During a studio visit, Ann Veronica Janssens looked at one of my Henry Moore pop ups and told me how much she loved his work. She gave me permission to admit my love for this artist. Moore is one of my favourite artists, just like Anthony Caro, who started out as one of his assistants.

It’s about giving yourself permission. For a long time, I shared a studio with the painter Xavier Noiret-Thomé, a great iconoclast who mixes all kinds of techniques and raw materials. That gave me the courage to combine oil paint with lacquer paint in the most recent Chinese Landscapes. Another example is the creation of the Black Mythology series, in which I tried to use oil paint and canvas to imitate the effects I’d obtained in the ink and watercolour works made after black-and-white photographs of Renaissance bronzes. In the latter paintings, the light reflected by the bronze sculptures is imitated by leaving certain parts of the paper blank. But that didn’t work on canvas. Then I remembered my predilection for heavily materialised paintings, such as the works of Eugène Leroy and my friends Michel Frère and Pascal Courcelles, and I understood that if I worked with a very thick layer of oil paint, the paint would reflect the light in the same way as the bronze. The highlights in these paintings change throughout the day. I love the effect. It is a game with painting and sculpture, a visual joke that I enjoy. I do think that I should sell them with a feather duster though, so that the buyer can dust them from time to time.

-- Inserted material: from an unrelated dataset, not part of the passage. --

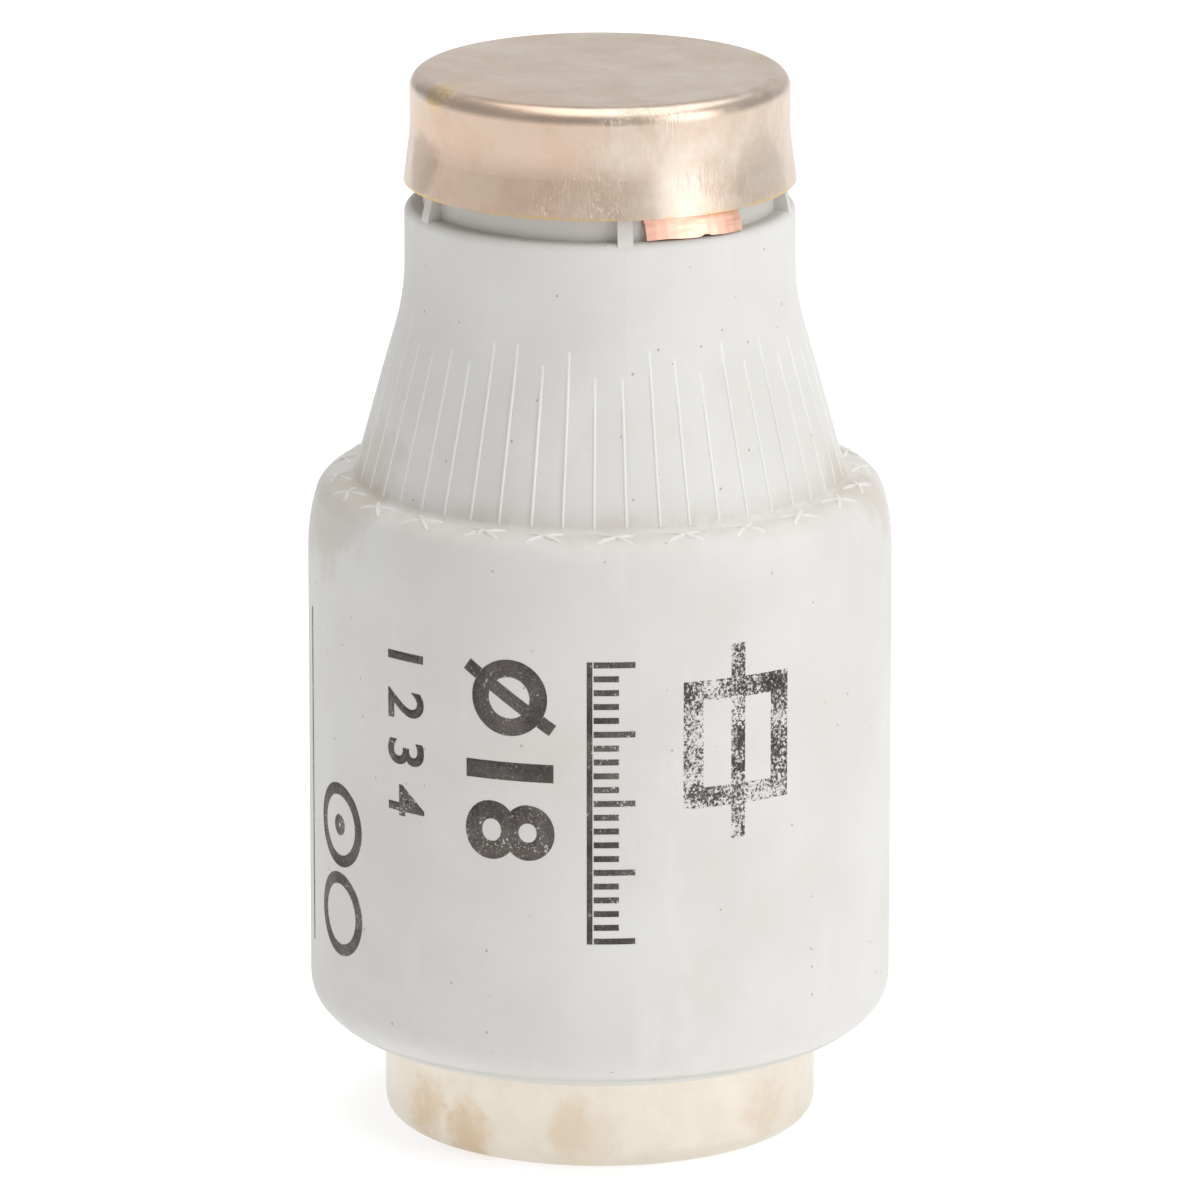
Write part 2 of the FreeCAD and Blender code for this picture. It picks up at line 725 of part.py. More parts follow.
fuse_pieces = build_pieces()
document.recompute()
check_document()
write_pieces(fuse_pieces)
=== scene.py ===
import json
import math
import random

import bmesh
import bpy
from mathutils import Matrix, Vector
from mathutils.bvhtree import BVHTree


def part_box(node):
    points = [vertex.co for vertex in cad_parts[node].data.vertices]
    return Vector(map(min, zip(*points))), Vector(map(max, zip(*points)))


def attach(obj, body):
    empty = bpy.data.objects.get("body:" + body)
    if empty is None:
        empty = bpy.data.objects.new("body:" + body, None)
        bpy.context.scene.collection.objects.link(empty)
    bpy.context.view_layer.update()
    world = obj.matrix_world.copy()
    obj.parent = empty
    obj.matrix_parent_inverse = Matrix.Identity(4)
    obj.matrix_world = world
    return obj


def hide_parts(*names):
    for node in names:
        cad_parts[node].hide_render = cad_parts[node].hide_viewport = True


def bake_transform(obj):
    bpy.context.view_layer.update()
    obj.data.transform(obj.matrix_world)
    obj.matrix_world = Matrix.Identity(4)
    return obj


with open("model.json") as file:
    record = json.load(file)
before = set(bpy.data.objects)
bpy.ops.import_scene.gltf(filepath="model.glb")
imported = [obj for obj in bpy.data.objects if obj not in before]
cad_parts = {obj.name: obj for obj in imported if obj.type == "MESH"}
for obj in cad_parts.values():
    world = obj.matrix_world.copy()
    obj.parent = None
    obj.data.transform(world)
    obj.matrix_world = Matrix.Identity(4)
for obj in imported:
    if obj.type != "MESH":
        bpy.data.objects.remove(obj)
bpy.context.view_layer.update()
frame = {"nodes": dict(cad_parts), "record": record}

# ---------------------------------------------------------------- sizes
# Lengths are in metres, or in millimetres where the name ends in _MM; angles are in degrees.
MM = 0.001
MOUNTS = {mount["name"]: mount for mount in frame["record"]["mounts"]}
BARREL_RADIUS = MOUNTS["body_grip"]["dims"]["r_mm"] * MM
FOOT_RADIUS = MOUNTS["foot_contact"]["dims"]["r_mm"] * MM
TOTAL_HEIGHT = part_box("foot_contact_cap")[1].z
FOOT_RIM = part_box("foot_contact_cap")[0].z
HEAD_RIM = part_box("head_contact_cap")[1].z
SHOULDER = 30.85 * MM
SHOULDER_WIDTH = 2.17 * MM
NECK_TOP = 43.75 * MM

CONE_RIB_COUNT = 48
CONE_RIB_PHASE = -1.3
CONE_RIB_WIDTH = 0.18 * MM
CONE_RIB_HEIGHT = 0.055 * MM
CONE_RIB_START = 38.7 * MM

SHOULDER_MARK_COUNT = 24
SHOULDER_MARK_PHASE = 3.6
SHOULDER_MARK_SIZE = 1.95 * MM
SHOULDER_MARK_WIDTH = 0.24 * MM
SHOULDER_MARK_HEIGHT = 0.1 * MM

# Shares of a ridge's height (END, SKIRT), of its length (STOP_FADE) and of its width (CROWN).
RIDGE_END = 0.2
RIDGE_STOP_FADE = 0.08
RIDGE_CROWN = 0.4
RIDGE_SKIRT = -0.2

TAIL_RADIUS = 8.05 * MM
TAIL_LENGTH = 3 * MM
TAIL_BEND = 0.25 * MM
TAIL_ROWS = 5
TAIL_COLUMNS = 12
TAIL_FLARE_MM = 0.42
TAIL_TILT_MM = 0.1
TAIL_WAVE_MM = 0.03
TAIL_SHIFT_MM = 0.26
TAIL_EXTRA_MM = 0.33
TAIL_RAGGED_MM = 0.02
NICK_DEPTH_MM = 0.13
# Shares of the tail's half width.
NICK_PLACE = 0.12
NICK_WIDTH = 0.12

SPRING_WIRE = 0.35 * MM
SPRING_TURNS = 3
SPRING_STEPS_PER_TURN = 36
SPRING_SEGMENTS = 10

INK_THICKNESS = 0.006 * MM
INK_DEPTH = 0.03 * MM
INK_JOINT = 0.004 * MM
INK_SLICE = 0.25 * MM

CAMERA_DISTANCE = 500 * MM
CAMERA_ELEVATION = 15.06
CAMERA_AIM = 24.68 * MM
CAMERA_LENS = 321.5
CAMERA_SENSOR = 36
WORLD_STRENGTH = 0.42

FLOOR_DROP = 0.05 * MM
FLOOR_SIZE = 4.0
FLOOR_GLOW = 0.7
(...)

One of the greatest influences on my work is Prince’s music from the late 1970s and early 1980s. I love art that references art, but I’m also extremely fond of artists such as Reiser, Vuillemin or Sempé. Many people have given me permission to do what I do. Bukowski, Cassavetes, Scorsese or Coppola: all artists who take risks with whatever they can. Jimi Hendrix and Miles Davis, but also Lucio Battisti or the French singer Christophe.

 

- That brings us full circle to the beginning of the conversation: that it is good to have a Giacometti at home.

De Lepeleire: For sure! Not forgetting that the people with a genuine interest in art have always been in the minority, and that numbers are not the point.